## EXERCISE:
The lines to reproduce run from the first one through the line containing "depth = 26.4; // [21.2:0.2:42.2]". Reproduce them exactly.

** BEGIN SUPPLIED DATA **

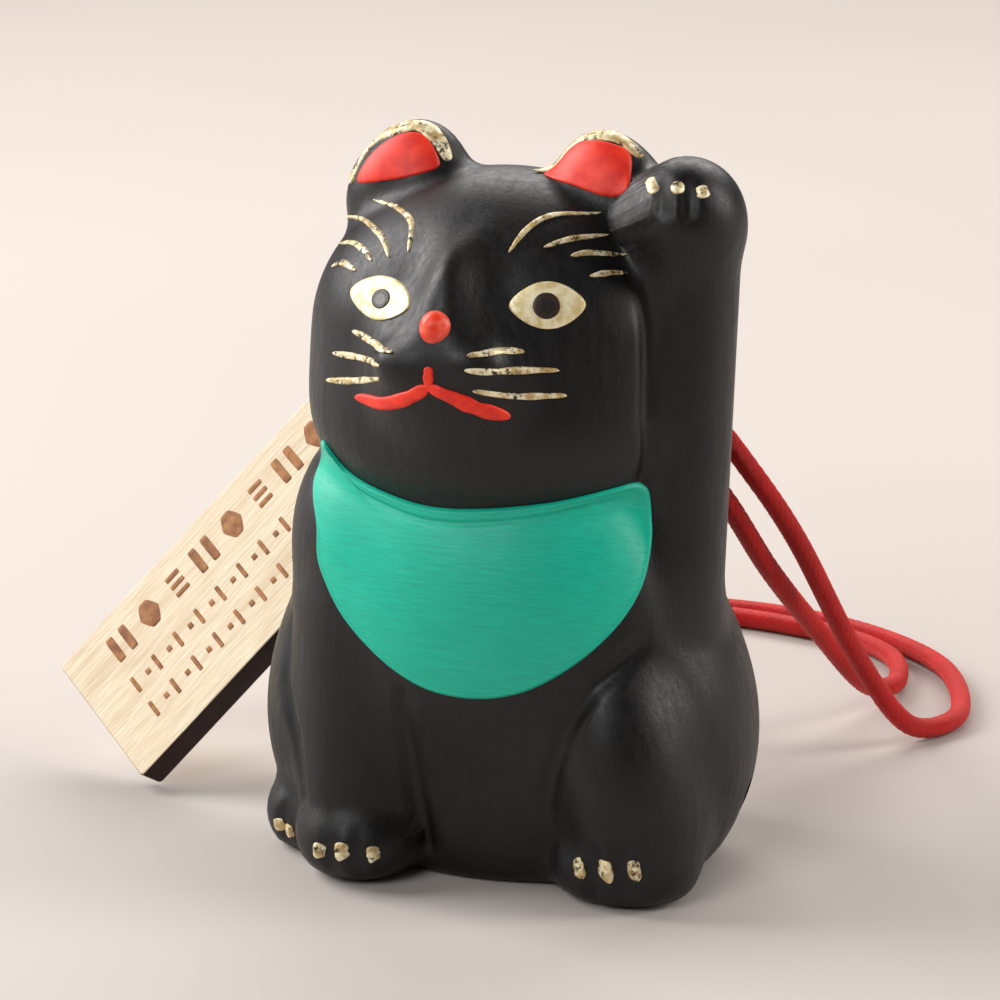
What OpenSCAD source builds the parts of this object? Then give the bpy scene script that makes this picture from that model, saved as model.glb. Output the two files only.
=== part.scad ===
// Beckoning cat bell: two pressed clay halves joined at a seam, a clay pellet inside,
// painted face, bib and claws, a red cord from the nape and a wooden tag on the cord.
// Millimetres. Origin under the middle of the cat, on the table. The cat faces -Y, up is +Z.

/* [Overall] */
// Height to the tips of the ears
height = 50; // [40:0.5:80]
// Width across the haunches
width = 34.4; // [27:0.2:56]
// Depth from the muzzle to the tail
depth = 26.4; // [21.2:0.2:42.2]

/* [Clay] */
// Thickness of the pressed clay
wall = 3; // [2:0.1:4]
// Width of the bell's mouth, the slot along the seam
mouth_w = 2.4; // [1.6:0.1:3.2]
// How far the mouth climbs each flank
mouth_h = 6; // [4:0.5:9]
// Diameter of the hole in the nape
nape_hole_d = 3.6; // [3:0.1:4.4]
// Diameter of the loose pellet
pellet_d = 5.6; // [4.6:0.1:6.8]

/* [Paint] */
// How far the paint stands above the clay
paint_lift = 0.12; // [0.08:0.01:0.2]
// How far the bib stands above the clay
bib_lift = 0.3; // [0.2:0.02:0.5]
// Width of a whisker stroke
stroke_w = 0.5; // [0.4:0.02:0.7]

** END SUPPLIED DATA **

## FULL OUTPUT:
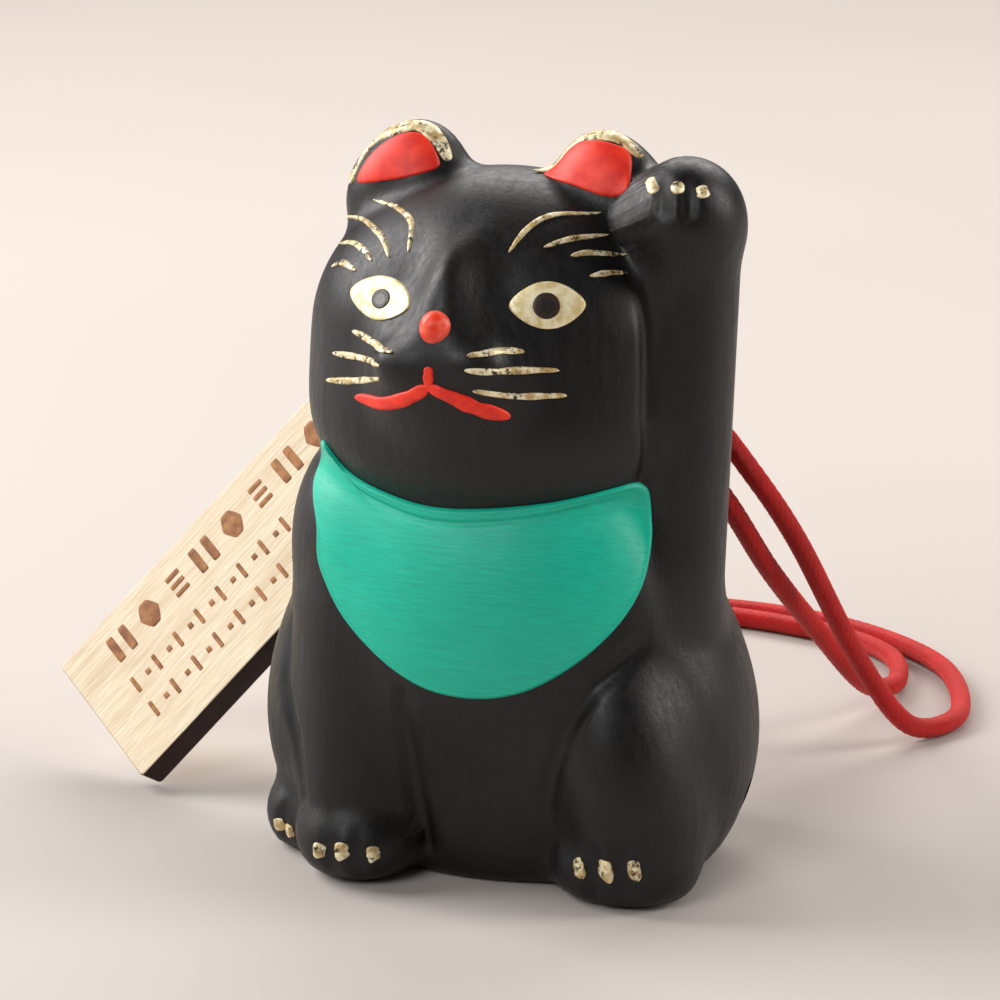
What OpenSCAD source builds the parts of this object? Then give the bpy scene script that makes this picture from that model, saved as model.glb. Output the two files only.
=== part.scad ===
// Beckoning cat bell: two pressed clay halves joined at a seam, a clay pellet inside,
// painted face, bib and claws, a red cord from the nape and a wooden tag on the cord.
// Millimetres. Origin under the middle of the cat, on the table. The cat faces -Y, up is +Z.

/* [Overall] */
// Height to the tips of the ears
height = 50; // [40:0.5:80]
// Width across the haunches
width = 34.4; // [27:0.2:56]
// Depth from the muzzle to the tail
depth = 26.4; // [21.2:0.2:42.2]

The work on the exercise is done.